Palavras-Chave: Aposentadoria por idade híbrida. Trabalhador urbano e rural.

Abstract: The purpose of this article is to analyze the possibility of granting the social security retirement benefit provided for in article 48, paragraph 3, of Law 8.213/1991, with wording given by Law 11,718 of June 20, 2008, to the worker who has quality of urban insurer on the date of the administrative application. With the advent of Law 11.718/2008, which brought the possibility of the rural insured to retire by urban age counting the time of urban and rural activity, a great controversy arose as to its concession for those insured that at the date of the application, count as urban worker. This theme is relevant, as the rural worker increasingly interposes periods of rural activity and urban activity, and it is common not to meet the requirements necessary for the granting of a retirement by rural age nor the requirements for an urban retirement.

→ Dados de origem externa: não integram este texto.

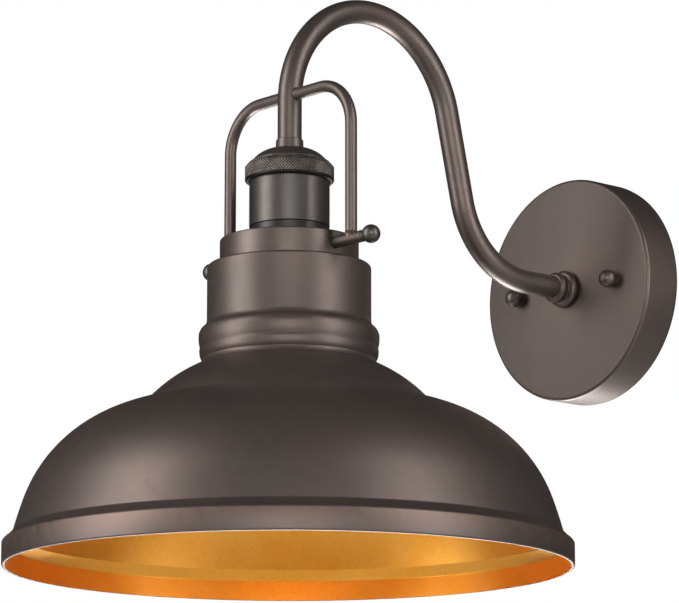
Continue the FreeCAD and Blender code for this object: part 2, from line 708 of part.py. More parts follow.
# ---------------------------------------------------------------- build, check and write
def make_all():
    wall_plate()
    wall_gasket()
    mounting_strap()
    plate_studs()
    stud_lock_nuts()
    ground_screw()
    ball_nut("ball_nut_left", -1)
    ball_nut("ball_nut_right", 1)
    arm_tube()
    arm_collar()
    arm_nipple()
    arm_fixing()
    arm_ferrule()
    socket_cap()
    knurled_ring()
    socket_body()
    lampholder()
    screw_shell()
    lamp_contacts()
    fitter_collar()
    retaining_ring()
    bail("bail_left", -1)
    bail("bail_right", 1)
    thumbscrew("thumbscrew_left", -1)
    thumbscrew("thumbscrew_right", 1)
    shade()
    shade_rivets()
    lead("hot_lead", 1)
    lead("neutral_lead", -1)
    wire_connectors()


make_all()
doc.recompute()
failed = [o.Label for o in doc.Objects if "Invalid" in o.State or "Error" in o.State]
nodes = [o for o in doc.Objects if o.TypeId in ("PartDesign::Body", "Part::Feature")
         and o.getParentGeoFeatureGroup() is None]
for node in nodes:
    shape = node.Shape
    good = not shape.isNull() and shape.isValid() and shape.Volume > 0
    print("%-18s solids %d volume %10.1f %s" % (node.Label, len(shape.Solids), shape.Volume,
                                              "" if good else "BAD"))
    if not good:
        failed.append(node.Label)
if failed:
    raise RuntimeError("failed: " + ", ".join(failed))
for node in nodes:
    node.Shape.exportStep("parts/" + node.Label + ".step")
print(len(nodes), "nodes written")
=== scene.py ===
# %% [markdown]
# # A barn-style wall lantern in oil-rubbed bronze
#
# The lantern has a round wall plate, a gooseneck arm, a socket with a knurled ring, a twin
# bail and a spun steel shade that is bronze outside and gold inside.  The engineering model
# gives every piece its place and size.  This lesson gives each one its looks.
#
# The lamp's upright axis is the line x = 0, y = -233.5 mm.  The wall is the plane y = 0.

# %% Load the engineering model
import math

import bpy
import numpy as np
from mathutils import Matrix, Vector


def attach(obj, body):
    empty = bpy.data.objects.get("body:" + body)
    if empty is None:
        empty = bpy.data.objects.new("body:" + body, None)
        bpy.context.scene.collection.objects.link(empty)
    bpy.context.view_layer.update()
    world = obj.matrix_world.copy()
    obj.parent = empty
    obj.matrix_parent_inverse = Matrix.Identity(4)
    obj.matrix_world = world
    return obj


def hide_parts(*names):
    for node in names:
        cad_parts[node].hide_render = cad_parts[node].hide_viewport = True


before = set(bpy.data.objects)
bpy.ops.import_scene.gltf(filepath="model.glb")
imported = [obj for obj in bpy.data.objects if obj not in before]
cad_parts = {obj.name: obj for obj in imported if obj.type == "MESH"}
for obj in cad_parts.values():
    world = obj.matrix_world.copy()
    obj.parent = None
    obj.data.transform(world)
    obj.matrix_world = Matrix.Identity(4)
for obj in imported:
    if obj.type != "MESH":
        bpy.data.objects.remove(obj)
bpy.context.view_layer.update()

MM = 0.001
LAMP_Y = -233.5
LAMP = (0.0, LAMP_Y, 0.0)

# %% [markdown]
# ## Small tools for node trees
#
# A material and a Geometry Nodes tree are both boxes joined by wires.  One function adds a box:
# it takes the settings of the box, and what goes into its sockets, which is either a plain
# value or another box's output.  Colours are written the way a paint shop writes them, as sRGB
# hex, and Blender's shaders count in linear light, so one function converts them.  Every
# finish opens with the same few boxes and closes with the same three, so those are shared.

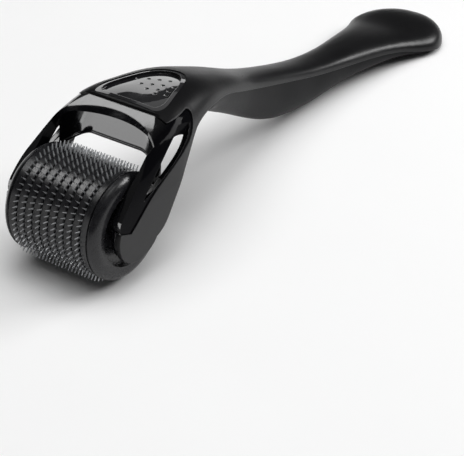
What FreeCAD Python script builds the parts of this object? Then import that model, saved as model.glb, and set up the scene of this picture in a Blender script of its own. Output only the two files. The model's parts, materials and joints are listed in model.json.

Keywords: Retirement by hybrid age. Urban and rural worker.

Sumário: 1. Introdução. 2. Aposentadoria por idade urbana e rural. 3. Aposentadoria por idade híbrida e a possibilidade de concessão ao trabalhador urbano. 4. Considerações Finais. Referências.

1. INTRODUÇÃO

O presente trabalho busca analisar o artigo 48, parágrafo 3º da Lei 8.213/1991, redação dada pela Lei 11.418 de 20 de junho de 2008, que criou nova hipótese de aposentadoria por idade, a qual é chamada pela doutrina e jurisprudência de aposentadoria por idade híbrida ou mista.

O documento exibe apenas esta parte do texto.